What to do
Can you write out all of the material below, word for word?

━━ Data segment ━━

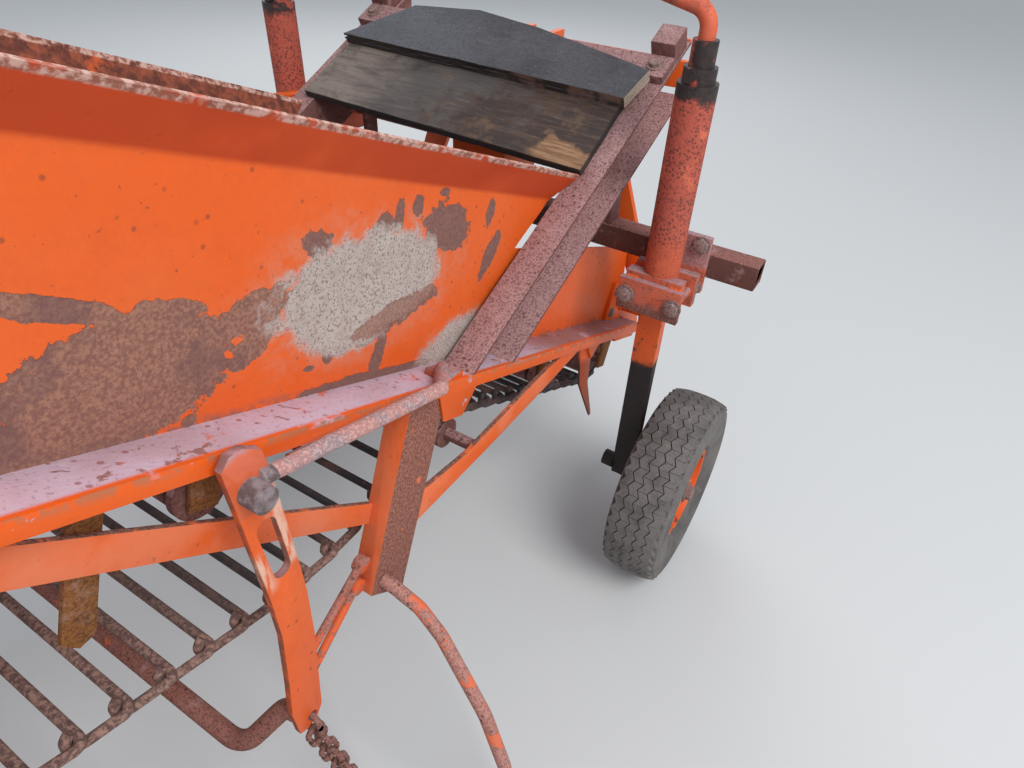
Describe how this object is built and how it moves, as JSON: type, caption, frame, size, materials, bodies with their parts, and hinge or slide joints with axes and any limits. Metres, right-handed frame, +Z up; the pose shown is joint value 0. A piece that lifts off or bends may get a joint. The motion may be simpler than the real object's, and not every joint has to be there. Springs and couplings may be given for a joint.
{
  "type": "single-row potato digger",
  "caption": "Three-point mounted elevator potato digger: pointed share, rising rod web between orange side sheets, sloping beams, crank-set depth wheels and rear carrying wheels.",
  "frame": {"origin": "middle of the outline on the ground, under the centre plane", "axes": "+X forward to the share and hitch, +Y to the machine's left, +Z up"},
  "size_m": [1.8799, 1.182, 1.3122],
  "materials": {
    "orange_paint": "chipped orange paint with rust patches",
    "rusty_steel": "granular pinkish-brown rust",
    "dark_steel": "dark, greasy and rusted steel",
    "board_wood": "grey weathered board",
    "tyre_rubber": "dusty brown-grey rubber"
  },
  "bodies": {
    "frame": {"side_sheet_right": "orange_paint", "side_sheet_left": "orange_paint", "flange_rail_right": "rusty_steel", "flange_rail_left": "rusty_steel", "main_beam_right": "rusty_steel", "main_beam_left": "rusty_steel", "top_cross_iron": "rusty_steel", "headstock": "orange_paint", "lower_hitch_right": "orange_paint", "lower_hitch_left": "orange_paint", "deck_board_upper": "board_wood", "deck_board_lower": "board_wood", "strut_cross_bar": "rusty_steel", "strut_clamp_right": "orange_paint", "strut_clamp_left": "orange_paint", "strut_tube_right": "rusty_steel", "strut_tube_left": "rusty_steel", "crank_right": "orange_paint", "crank_left": "orange_paint", "post_right": "orange_paint", "post_left": "orange_paint", "lower_bars_right": "orange_paint", "lower_bars_left": "orange_paint", "side_rod_right": "rusty_steel", "side_rod_left": "rusty_steel", "hanger_lever_right": "orange_paint", "hanger_lever_left": "orange_paint", "lever_links_right": "rusty_steel", "lever_links_left": "rusty_steel", "hoop_bar": "rusty_steel", "hang_chain": "rusty_steel", "rod_web": "dark_steel", "web_rollers": "rusty_steel", "drive_shaft": "rusty_steel", "roller_hangers": "rusty_steel", "share": "rusty_steel", "share_cheeks": "orange_paint", "gearbox": "orange_paint", "input_shaft": "rusty_steel", "cross_shaft": "rusty_steel", "drive_guard": "orange_paint", "rear_leg_right": "orange_paint", "rear_leg_left": "orange_paint", "rear_cross_tube": "orange_paint"},
    "leg_right": {"depth_leg_right": "dark_steel"},
    "leg_left": {"depth_leg_left": "dark_steel"},
    "front_wheel_right": {"front_tyre_right": "tyre_rubber", "front_rim_right": "orange_paint"},
    "front_wheel_left": {"front_tyre_left": "tyre_rubber", "front_rim_left": "orange_paint"},
    "rear_wheel_right": {"rear_tyre_right": "tyre_rubber", "rear_rim_right": "orange_paint"},
    "rear_wheel_left": {"rear_tyre_left": "tyre_rubber", "rear_rim_left": "orange_paint"}
  },
  "joints": [
    {"name": "depth_slide_right", "type": "slide", "parent": "frame", "child": "leg_right", "axis": [0, 0, 1], "range_m": [0, 0.18]},
    {"name": "front_wheel_spin_right", "type": "hinge", "parent": "leg_right", "child": "front_wheel_right", "pos_m": [0.527, -0.532, 0.202], "axis": [0, 1, 0], "continuous": true},
    {"name": "rear_wheel_spin_right", "type": "hinge", "parent": "frame", "child": "rear_wheel_right", "pos_m": [-0.69, -0.425, 0.25], "axis": [0, 1, 0], "continuous": true},
    {"name": "depth_slide_left", "type": "slide", "parent": "frame", "child": "leg_left", "axis": [0, 0, 1], "range_m": [0, 0.18]},
    {"name": "front_wheel_spin_left", "type": "hinge", "parent": "leg_left", "child": "front_wheel_left", "pos_m": [0.527, 0.532, 0.202], "axis": [0, 1, 0], "continuous": true},
    {"name": "rear_wheel_spin_left", "type": "hinge", "parent": "frame", "child": "rear_wheel_left", "pos_m": [-0.69, 0.425, 0.25], "axis": [0, 1, 0], "continuous": true}
  ]
}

━━━

Exercise response
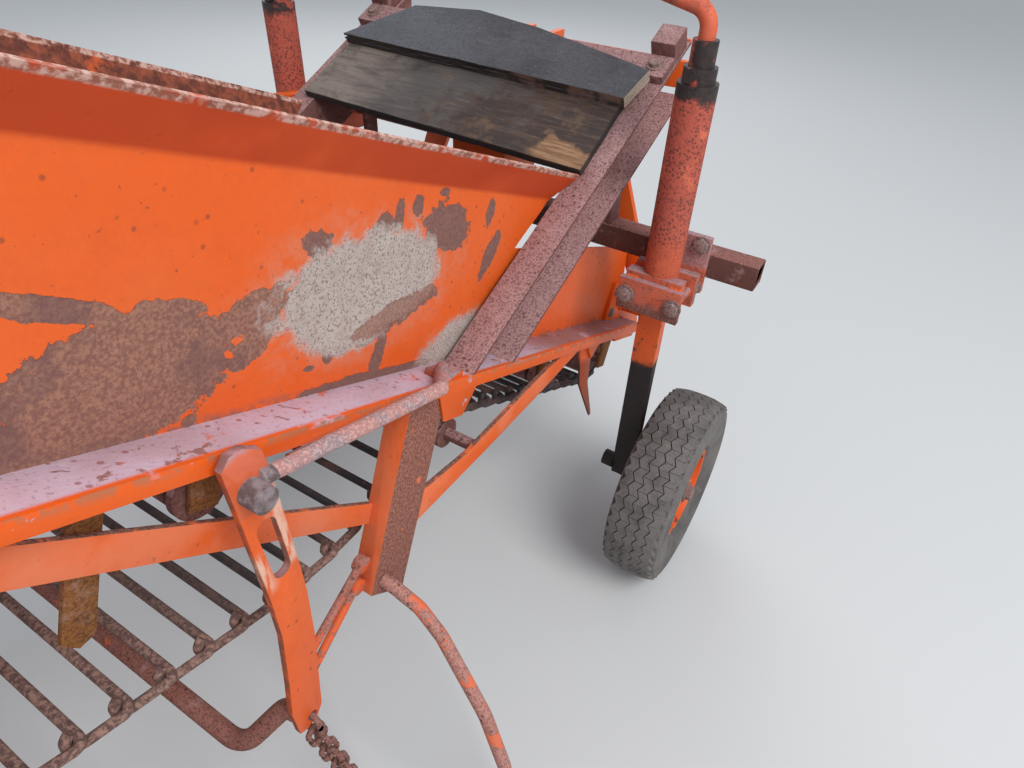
Describe how this object is built and how it moves, as JSON: type, caption, frame, size, materials, bodies with their parts, and hinge or slide joints with axes and any limits. Metres, right-handed frame, +Z up; the pose shown is joint value 0. A piece that lifts off or bends may get a joint. The motion may be simpler than the real object's, and not every joint has to be there. Springs and couplings may be given for a joint.
{
  "type": "single-row potato digger",
  "caption": "Three-point mounted elevator potato digger: pointed share, rising rod web between orange side sheets, sloping beams, crank-set depth wheels and rear carrying wheels.",
  "frame": {"origin": "middle of the outline on the ground, under the centre plane", "axes": "+X forward to the share and hitch, +Y to the machine's left, +Z up"},
  "size_m": [1.8799, 1.182, 1.3122],
  "materials": {
    "orange_paint": "chipped orange paint with rust patches",
    "rusty_steel": "granular pinkish-brown rust",
    "dark_steel": "dark, greasy and rusted steel",
    "board_wood": "grey weathered board",
    "tyre_rubber": "dusty brown-grey rubber"
  },
  "bodies": {
    "frame": {"side_sheet_right": "orange_paint", "side_sheet_left": "orange_paint", "flange_rail_right": "rusty_steel", "flange_rail_left": "rusty_steel", "main_beam_right": "rusty_steel", "main_beam_left": "rusty_steel", "top_cross_iron": "rusty_steel", "headstock": "orange_paint", "lower_hitch_right": "orange_paint", "lower_hitch_left": "orange_paint", "deck_board_upper": "board_wood", "deck_board_lower": "board_wood", "strut_cross_bar": "rusty_steel", "strut_clamp_right": "orange_paint", "strut_clamp_left": "orange_paint", "strut_tube_right": "rusty_steel", "strut_tube_left": "rusty_steel", "crank_right": "orange_paint", "crank_left": "orange_paint", "post_right": "orange_paint", "post_left": "orange_paint", "lower_bars_right": "orange_paint", "lower_bars_left": "orange_paint", "side_rod_right": "rusty_steel", "side_rod_left": "rusty_steel", "hanger_lever_right": "orange_paint", "hanger_lever_left": "orange_paint", "lever_links_right": "rusty_steel", "lever_links_left": "rusty_steel", "hoop_bar": "rusty_steel", "hang_chain": "rusty_steel", "rod_web": "dark_steel", "web_rollers": "rusty_steel", "drive_shaft": "rusty_steel", "roller_hangers": "rusty_steel", "share": "rusty_steel", "share_cheeks": "orange_paint", "gearbox": "orange_paint", "input_shaft": "rusty_steel", "cross_shaft": "rusty_steel", "drive_guard": "orange_paint", "rear_leg_right": "orange_paint", "rear_leg_left": "orange_paint", "rear_cross_tube": "orange_paint"},
    "leg_right": {"depth_leg_right": "dark_steel"},
    "leg_left": {"depth_leg_left": "dark_steel"},
    "front_wheel_right": {"front_tyre_right": "tyre_rubber", "front_rim_right": "orange_paint"},
    "front_wheel_left": {"front_tyre_left": "tyre_rubber", "front_rim_left": "orange_paint"},
    "rear_wheel_right": {"rear_tyre_right": "tyre_rubber", "rear_rim_right": "orange_paint"},
    "rear_wheel_left": {"rear_tyre_left": "tyre_rubber", "rear_rim_left": "orange_paint"}
  },
  "joints": [
    {"name": "depth_slide_right", "type": "slide", "parent": "frame", "child": "leg_right", "axis": [0, 0, 1], "range_m": [0, 0.18]},
    {"name": "front_wheel_spin_right", "type": "hinge", "parent": "leg_right", "child": "front_wheel_right", "pos_m": [0.527, -0.532, 0.202], "axis": [0, 1, 0], "continuous": true},
    {"name": "rear_wheel_spin_right", "type": "hinge", "parent": "frame", "child": "rear_wheel_right", "pos_m": [-0.69, -0.425, 0.25], "axis": [0, 1, 0], "continuous": true},
    {"name": "depth_slide_left", "type": "slide", "parent": "frame", "child": "leg_left", "axis": [0, 0, 1], "range_m": [0, 0.18]},
    {"name": "front_wheel_spin_left", "type": "hinge", "parent": "leg_left", "child": "front_wheel_left", "pos_m": [0.527, 0.532, 0.202], "axis": [0, 1, 0], "continuous": true},
    {"name": "rear_wheel_spin_left", "type": "hinge", "parent": "frame", "child": "rear_wheel_left", "pos_m": [-0.69, 0.425, 0.25], "axis": [0, 1, 0], "continuous": true}
  ]
}